*Work instructions*
Repeat the listing below word for word, stopping after the line that contains "2.9], [-30, 1]];".

[Entries with model source code]
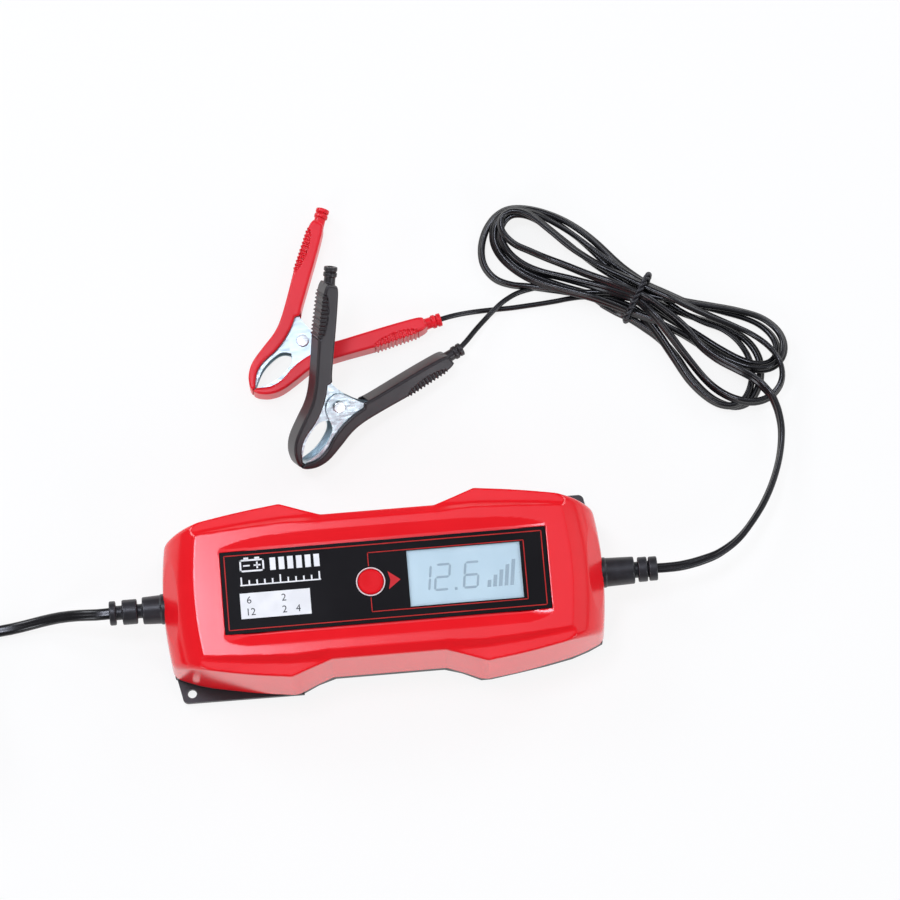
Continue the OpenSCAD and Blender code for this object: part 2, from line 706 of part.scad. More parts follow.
// ---- clamps ----
// A clamp lies with its pivot on the Z axis, from z = 0 to clamp_width. Its handles run to +X, the
// wire arm on the -Y side and the free arm on the +Y side.
sleeve_outer = [[-33.4, 0.2], [-32.4, 3], [-29, 6.9], [-23.4, 9.8], [-15, 11.2], [-7, 12.2], [0, 14.6],
    [10, 20], [22, 27], [34, 33.2], [46, 38]];
handle_inner = [[46, 31], [34, 24.2], [22, 17.6], [12, 12.1], [8, 9.4]];
grip_inner = [[5.6, 10.5], [1, 8.3], [-6, 6.3], [-13, 5.6], [-20, 6], [-26, 4.4], [-31.2, 0.2]];
jaw_back = [[-31, 1.4], [-27.6, 5.2], [-22, 7.4], [-14, 8.6], [-6, 9.4], [1, 12], [12, 18.2],
    [26, 25.6], [40, 32.4]];
cheek = [[40, 30.4], [26, 23], [13, 15.8], [8.6, 12], [7, 7.6], [6.2, 1], [4.6, -4.1], [0, -6.1],
    [-4.6, -4.4], [-7.4, -0.8], [-9.2, 2.2], [-12, 4], [-17, 4.6], [-22, 4.2], [-26, 2.9], [-30, 1]];

module sleeve_profile() {
    polygon(concat(curve(sleeve_outer, 3), curve(handle_inner, 3), curve(grip_inner, 3)));
}

rib_count = 12;
rib_pitch = 1.85;
boot_length = 8.6;
// Plastic sleeve of the +Y arm, hollow where the steel arm runs, with ribs on the outside of its grip.
module sleeve() {
    difference() {
        union() {
            linear_extrude(clamp_width) sleeve_profile();
            for (i = [0:rib_count - 1]) translate([22 + i * rib_pitch, 27 + i * rib_pitch / 2, 1])
                rotate([0, 0, 26]) translate([-0.45, -1.4, 0]) cube([0.9, 2, clamp_width - 2]);
        }
        // room for the steel: open along the jaw, walled in along the handle
        translate([0, 0, 1.2]) linear_extrude(clamp_width - 2.4)
            polygon(concat([[-31.4, 1.2]], [for (p = curve(jaw_back, 3)) p + [-0.1, 0.15]],
                [[41, 32.9], [41, 29.9], [26, 21.4], [13, 14.3], [9.4, 12.1], [9.4, 0], [-14, -4],
                    [-36, -6]]));
    }
    // boot at the handle's end
    translate([45.4, 34.4, clamp_width / 2]) rotate([0, 90, 28]) difference() {
        union() {
            translate([0, 0, -1]) cylinder(d1 = 6.6, d2 = 5.4, h = boot_length + 1);
            translate([0, 0, 1.8]) cylinder(d = 7.2, h = 1.4);
            translate([0, 0, boot_length - 3.2]) cylinder(d = 7.6, h = 2.6);
        }
        translate([0, 0, -2]) cylinder(d = wire_diameter + 0.1, h = boot_length + 3);
    }
}

jaw_gap = 0.15;
// Pressed steel arm: a back strip under the sleeve and two cheeks that reach to the pivot.
// Cheeks lie inset from the sleeve's sides by the given amount.
module jaw(inset) {
    difference() {
        union() {
            translate([0, 0, inset]) linear_extrude(clamp_width - 2 * inset) difference() {
                polygon(concat(curve(jaw_back, 3),
                    [for (p = curve([for (i = [len(jaw_back) - 1:-1:0]) jaw_back[i]], 3))
                        p + [0.25, -sheet]]));
                translate([0, 0]) circle(r = 4);
            }
            for (z = [inset, clamp_width - inset - sheet]) translate([0, 0, z]) linear_extrude(sheet)
                polygon(concat([for (p = curve(jaw_back, 3)) p + [0.1, -0.3]], curve(cheek, 3)));
        }
        translate([0, 0, -1]) cylinder(d = rivet_diameter + 0.1, h = clamp_width + 2);
    }
}

module rivet() {
    translate([0, 0, 0.3]) {
        cylinder(d = rivet_diameter, h = clamp_width - 0.6);
        cylinder(d1 = 4.8, d2 = 5.6, h = 0.9);
        translate([0, 0, clamp_width - 1.5]) cylinder(d1 = 5.6, d2 = 4.8, h = 0.9);
    }
}

spring_wire = 1.1;
spring_turns = 3;
module spring() {
    radius = 3.4;
    steps = 8;
    rise = (clamp_width - 7.9) / spring_turns;
    helix = [for (i = [0:spring_turns * steps]) let (a = 60 + i * 360 / steps)
        [radius * cos(a), radius * sin(a), 3.95 + i * rise / steps]];
    tube(helix, spring_wire, spring_wire, 6);
}

outer_inset = 1.3;
inner_inset = outer_inset + sheet + jaw_gap;

// Places of the two clamps: the red one lies flat, the black one leans across it.
red_pivot = [-27.8, 123.8];
red_turn = 41.3;
module place_red() {
    translate([red_pivot[0], red_pivot[1], 0]) rotate([0, 0, red_turn]) children();
}
lean = 32;
lean_from = [-26.2, -8.7];
lean_line = -23.3;
black_foot = [-25.6, 69.6];
black_turn = 32.2;
module place_black() {
    translate([black_foot[0], black_foot[1], 0]) rotate([0, 0, black_turn]) rotate([lean, 0, 0])
        rotate([0, 0, -lean_line]) translate([-lean_from[0], -lean_from[1], 0]) children();
}
module mirrored() {
    mirror([0, 1, 0]) children();
}

module red_wire_jaw() { color(zinc) place_red() mirrored() jaw(outer_inset); }
module red_wire_sleeve() { color("#d4141c") place_red() mirrored() sleeve(); }
module red_free_jaw() { color(zinc) place_red() jaw(inner_inset); }
module red_free_sleeve() { color("#d4141c") place_red() sleeve(); }
module red_rivet() { color(zinc) place_red() rivet(); }
module red_spring() { color(zinc) place_red() spring(); }
module black_wire_jaw() { color(zinc) place_black() mirrored() jaw(outer_inset); }
module black_wire_sleeve() { color("#232326") place_black() mirrored() sleeve(); }
module black_free_jaw() { color(zinc) place_black() jaw(inner_inset); }
module black_free_sleeve() { color("#232326") place_black() sleeve(); }
module black_rivet() { color(zinc) place_black() rivet(); }
module black_spring() { color(zinc) place_black() spring(); }

upper_shell();
lower_shell();
feet();
housing_screws();
display_panel();
display_window();
display_glass();
display_holder();
display_board();
mode_button();
button_bezel();
button_switch();
display_screws();
main_board();
board_screws();
transformer_core();
transformer_winding();
mains_capacitor();
output_capacitors();
mains_choke();
fuse();
heatsink();
power_transistors();
mains_gland();
output_gland();
mains_tails();
output_tails();
mains_lead();
mains_coil();
mains_tail();
coil_tie();
plug_body();
plug_pins();
output_lead();
output_hank();
hank_tie();
red_wire();
black_wire();
red_wire_jaw();
red_wire_sleeve();
red_free_jaw();
red_free_sleeve();
red_rivet();
red_spring();
black_wire_jaw();
black_wire_sleeve();
black_free_jaw();
black_free_sleeve();
black_rivet();
black_spring();
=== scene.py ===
import math

import bpy
import numpy as np
from mathutils import Matrix, Vector


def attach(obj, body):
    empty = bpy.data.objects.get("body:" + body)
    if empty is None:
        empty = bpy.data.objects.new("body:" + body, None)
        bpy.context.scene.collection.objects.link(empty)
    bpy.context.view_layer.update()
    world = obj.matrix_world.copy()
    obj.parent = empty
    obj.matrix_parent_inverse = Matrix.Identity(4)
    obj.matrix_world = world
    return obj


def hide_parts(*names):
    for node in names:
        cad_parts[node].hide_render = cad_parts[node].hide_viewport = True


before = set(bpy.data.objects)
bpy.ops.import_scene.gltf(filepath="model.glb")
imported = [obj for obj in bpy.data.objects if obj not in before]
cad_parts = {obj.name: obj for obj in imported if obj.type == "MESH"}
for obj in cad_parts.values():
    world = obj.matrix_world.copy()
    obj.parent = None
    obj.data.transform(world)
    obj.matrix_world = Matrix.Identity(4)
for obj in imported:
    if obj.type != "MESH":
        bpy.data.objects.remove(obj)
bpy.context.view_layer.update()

MM = 0.001

# Sizes in millimetres that several pieces share.
EXIT = 22               # height of both leads' middle
TOP = 46                # plateau of the housing
PANEL_X, WINDOW_X, BUTTON_X = 1.2, 37.4, -5.6
GLAND_SEAT, GLAND_LENGTH, GLAND_END = 100.3, 25.6, 125.9
MAINS_SECTION, OUTPUT_SECTION, WIRE = (5.4, 3.6), (4.6, 2.6), 2.5
CLAMP_MIDDLE = 6        # half the thickness of a clamp

# ---- camera
aim = Vector((36.354, 68.512, 0)) * MM
swing, rise = math.radians(-4.85), math.radians(77)
CAMERA_DISTANCE, LENS = 2.4, 206.19
back = Vector((math.sin(swing) * math.cos(rise), -math.cos(swing) * math.cos(rise), math.sin(rise)))
right = Vector((math.cos(swing), math.sin(swing), 0))
camera = bpy.data.objects.new("camera", bpy.data.cameras.new("camera"))
bpy.context.scene.collection.objects.link(camera)
camera.matrix_world = (Matrix.Translation(aim + back * CAMERA_DISTANCE)
                       @ Matrix((right, back.cross(right), back)).transposed().to_4x4())
camera.data.lens = LENS
camera.data.sensor_width = 36
camera.data.clip_end = 20
bpy.context.scene.camera = camera
bpy.context.scene.view_settings.view_transform = "Standard"


# ---- finishes
def linear(code):
    """sRGB hex to the linear colour a socket takes."""
    parts = [int(code[i:i + 2], 16) / 255 for i in (1, 3, 5)]
    return [c / 12.92 if c <= 0.04045 else ((c + 0.055) / 1.055) ** 2.4 for c in parts] + [1]


def per_mm(size):
    """Texture scale that gives a pattern of this size in millimetres."""
    return 1 / (size * MM)


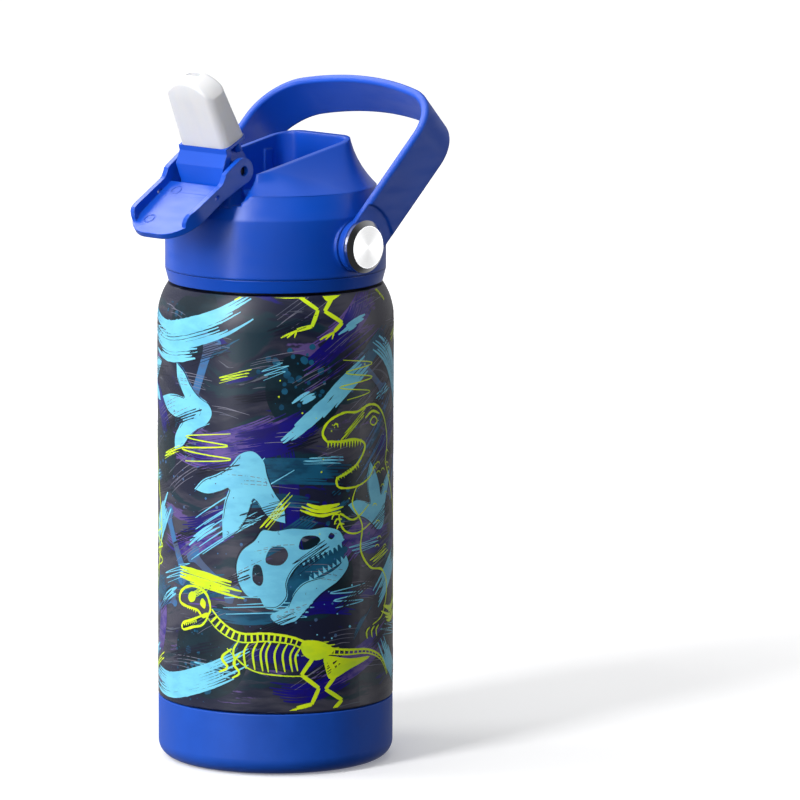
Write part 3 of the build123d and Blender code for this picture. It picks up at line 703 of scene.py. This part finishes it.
SKULL_MOUTH = ((-8, -8), (-2, -2), (4, 1), (17, 0.8), (16, -4.4), (8, -6), (0, -5.4), (-4, -9.6))
JAW = (
    (-12, -9.6), (-6, -9.2), (-2.4, -6.0), (2, -4.6), (8, -5.8), (14, -5.4), (17.6, -3.6),
    (17.6, -3.6), (17, -7.0), (12, -9.4), (5, -10.2), (-1, -12.4), (-6, -14.4), (-10.6, -13.4),
)


def skull(ink, inside, x, y, size, turn, rng):
    """A big-toothed reptile skull in side view, jaw open."""
    holes = [
        smooth(placed(ring, x, y, size, turn), closed=True, steps=4)
        for ring in (SKULL_EYE, SKULL_CHEEK, SKULL_SNOUT, SKULL_NOSTRIL)
    ]
    inside.polygon(smooth(placed(SKULL_MOUTH, x, y, size, turn), closed=True, steps=4))
    ink.polygon(smooth(placed(SKULL, x, y, size, turn), closed=True, steps=5), holes)
    ink.polygon(smooth(placed(JAW, x, y, size, turn), closed=True, steps=5))
    upper = placed(((3, 1.8), (18, 1.2)), x, y, size, turn)
    lower = placed(((16.6, -4.8), (3, -5.0)), x, y, size, turn)
    ink.teeth(upper[0], upper[1], 9, 2.3 * size, rng)
    ink.teeth(lower[0], lower[1], 8, 1.9 * size, rng)


SPINE = (
    (-24, 13.5), (-20, 9.5), (-14, 6.6), (-6, 6.8), (2, 5.6), (10, 2.4), (20, 0.4), (30, -0.8),
    (38, -4.5), (43, -10.5),
)
WALKER_SKULL = (
    (-24.6, 13.0), (-26.0, 18.0), (-30.0, 20.0), (-34.5, 19.4), (-37.6, 17.0), (-37.6, 14.2),
    (-34.0, 13.2), (-29.6, 12.6), (-27.4, 10.6),
)
WALKER_JAW = (
    (-25.2, 12.0), (-27.6, 8.2), (-31.6, 7.0), (-36.2, 5.6), (-36.4, 7.6), (-31.6, 9.4), (-28.0, 11.0),
)
WALKER_EYE = ((-33.8, 16.4), (-32.4, 18.2), (-30.4, 17.8), (-30.8, 15.6), (-32.8, 14.8))
WALKER_CHEEK = ((-28.6, 14.6), (-27.8, 16.6), (-26.4, 15.4), (-26.8, 13.4))
HIP = ((6, 4.4), (12, 3.6), (16, 0.6), (11, -2.0), (7, -1.2), (5, 1.4))
TAIL_ROOT = ((13, -1), (22, -2.6), (31, -3.2), (22, -6.0), (15, -8.6), (13, -5))
# how far along the spine, and how far below it, the belly line runs
BELLY = ((0.12, 4), (0.2, 8.6), (0.34, 10.6), (0.46, 8.4))
BACK_DEPTH, BACK_TAPER = 3.2, 2.6
BODY_END = 30
RIBS = 9
FIRST_RIB, RIB_GAP = 0.17, 0.034
RIB_DROP, RIB_BULGE = 7.5, 2.2
TOES = (-3.6, -2.2, -0.6)
NEAR_ARM = ((-17, 1.5), (-20.5, -1.5), (-18.5, -4.5), (-21.5, -6.2))
FAR_ARM = ((-14, 0.5), (-16.5, -3.0), (-14.5, -6.0), (-17.0, -7.8))
NEAR_LEG = ((10.5, 1.0), (5.0, -6.5), (10.8, -11.0), (8.4, -16.0), (3.6, -17.0))
FAR_LEG = ((12.0, 0.5), (17.0, -7.0), (13.0, -11.5), (19.0, -15.5), (16.0, -18.0))


def walker(ink, x, y, size, rng):
    """A long-tailed two-legged skeleton in side view, walking to the left."""

    def at(points):
        return placed(points, x, y, size)

    top = even(smooth(at(SPINE)), LINE_SPACING)
    depth = [size * (BACK_DEPTH - BACK_TAPER * i / len(top)) for i in range(len(top))]
    low = [p - sideways(top, i) * depth[i] for i, p in enumerate(top)]
    ink.ribbon(top, 0.75, 0.5, 0.15, rng)
    ink.ribbon(low, 0.45, 0.5, 0.15, rng)
    for i in range(3, len(top) - 2, 2):
        ink.ribbon(even([top[i], low[i]], 0.6), 0.72 if i < BODY_END else 0.5, 0.8)
    for k in range(RIBS):
        i = int(len(top) * (FIRST_RIB + RIB_GAP * k))
        drop = size * (RIB_DROP + RIB_BULGE * math.sin(math.pi * k / (RIBS - 1)))
        root = low[i]
        rib = [root, root + Vector((-1.6, -drop * 0.4)), root + Vector((-0.9, -drop))]
        ink.line([tuple(p) for p in rib], 0.7)
    belly = [tuple(low[int(len(top) * along)] - Vector((-0.5, size * down))) for along, down in BELLY]
    ink.line(belly, 0.5, rng=rng)
    ink.line(at(WALKER_SKULL), 0.85, closed=True, rng=rng)
    ink.line(at(WALKER_JAW), 0.75, closed=True, rng=rng)
    for patch in (WALKER_EYE, WALKER_CHEEK):
        ink.polygon(smooth(at(patch), True, 4))
    for gum, count, length in (
        (((-37.2, 14.0), (-29.8, 12.6)), 8, 1.1),
        (((-30.0, 9.4), (-36.0, 7.4)), 7, -1.0),
    ):
        ink.teeth(*at(gum), count, length * size, rng)
    for patch in (HIP, TAIL_ROOT):
        ink.polygon(smooth(at(patch), True, 4))
    for leg in (NEAR_LEG, FAR_LEG):
        for a, b in zip(leg, leg[1:]):
            ends = at((a, b))
            ink.ribbon(even([Vector(ends[0]), Vector(ends[1])], 0.7), 1.35 * size, 0.75)
        a, b = leg[-1]
        for toe in TOES:
            ink.line(at(((a, b), (a + toe, b - 1.6), (a + toe * 1.4, b - 2.4))), 0.6)
    ink.line(at(NEAR_ARM), 0.9)
    ink.line(at(FAR_ARM), 0.8)


BEAST_HEAD = (
    (14, -9), (15.5, -2), (13.2, 5), (8.6, 9.6), (3.4, 10.6), (-1.6, 9.0), (-7.0, 9.2), (-12.4, 7.0),
    (-14.6, 3.4), (-13.2, 0.6), (-13.2, 0.6), (-8, 0.2), (-2.6, 0.4), (1.8, -1.6), (0.2, -5.6),
    (-4.4, -9.4), (-9.8, -11.2), (-9.8, -11.2), (-8.8, -14.2), (-2.0, -14.6), (4, -12.4), (7.4, -8.4),
)
BEAST_BODY = (
    (14, -9), (20, -19), (25, -29), (26, -40), (24.4, -50), (20.6, -56), (22, -60),
)
BEAST_FRONT = (
    (-1.8, -14.6), (-3.6, -20), (0.6, -27), (0.0, -35), (4.6, -41), (12, -43), (15.6, -49), (12.2, -57),
    (6, -59.6),
)
BEAST_ARM = ((3.8, -21), (-3.0, -25), (-8.6, -22.6), (-7.0, -27.8), (-1.6, -29.4), (4.6, -27.0))
BEAST_EYE = ((4.4, 5.0), (6.4, 6.6), (8.4, 5.0), (6.4, 3.8))
BEAST_BROW = ((2.0, 6.6), (5.6, 8.4), (9.8, 7.0))
BEAST_NOSTRIL = ((-10.8, 5.4), (-9.6, 6.2), (-9.2, 4.8))
BEAST_SCALES = 15
BEAST_CLAWS = 3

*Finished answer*
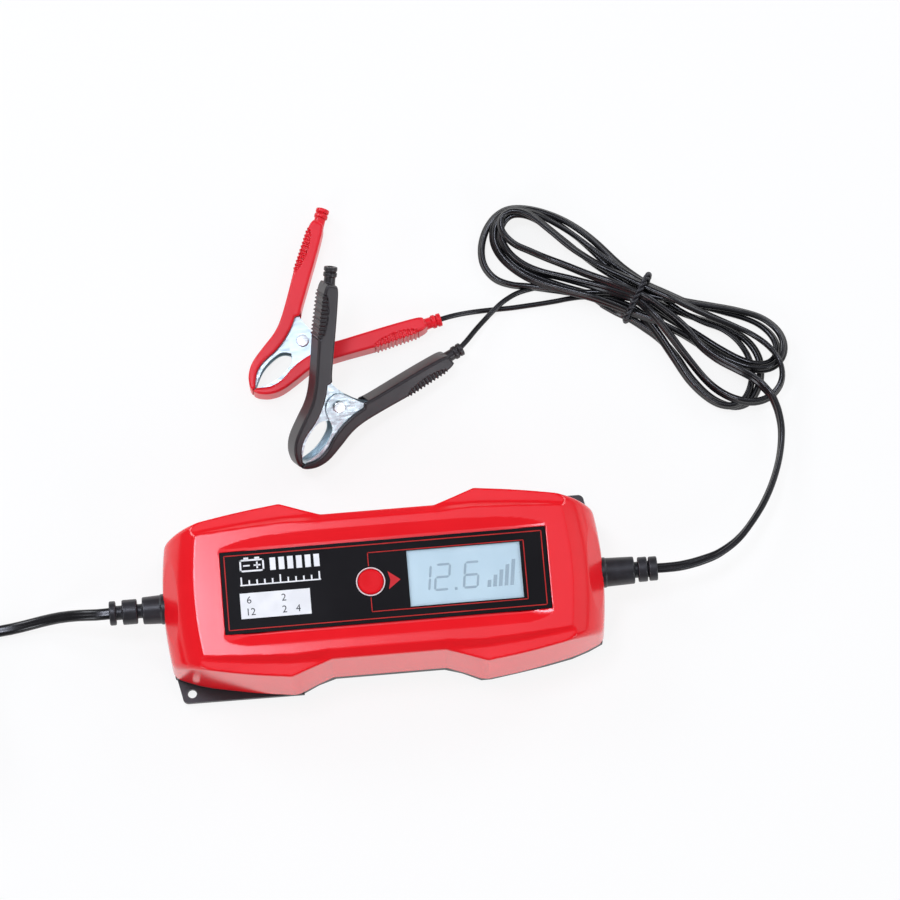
Continue the OpenSCAD and Blender code for this object: part 2, from line 706 of part.scad. More parts follow.
// ---- clamps ----
// A clamp lies with its pivot on the Z axis, from z = 0 to clamp_width. Its handles run to +X, the
// wire arm on the -Y side and the free arm on the +Y side.
sleeve_outer = [[-33.4, 0.2], [-32.4, 3], [-29, 6.9], [-23.4, 9.8], [-15, 11.2], [-7, 12.2], [0, 14.6],
    [10, 20], [22, 27], [34, 33.2], [46, 38]];
handle_inner = [[46, 31], [34, 24.2], [22, 17.6], [12, 12.1], [8, 9.4]];
grip_inner = [[5.6, 10.5], [1, 8.3], [-6, 6.3], [-13, 5.6], [-20, 6], [-26, 4.4], [-31.2, 0.2]];
jaw_back = [[-31, 1.4], [-27.6, 5.2], [-22, 7.4], [-14, 8.6], [-6, 9.4], [1, 12], [12, 18.2],
    [26, 25.6], [40, 32.4]];
cheek = [[40, 30.4], [26, 23], [13, 15.8], [8.6, 12], [7, 7.6], [6.2, 1], [4.6, -4.1], [0, -6.1],
    [-4.6, -4.4], [-7.4, -0.8], [-9.2, 2.2], [-12, 4], [-17, 4.6], [-22, 4.2], [-26, 2.9], [-30, 1]];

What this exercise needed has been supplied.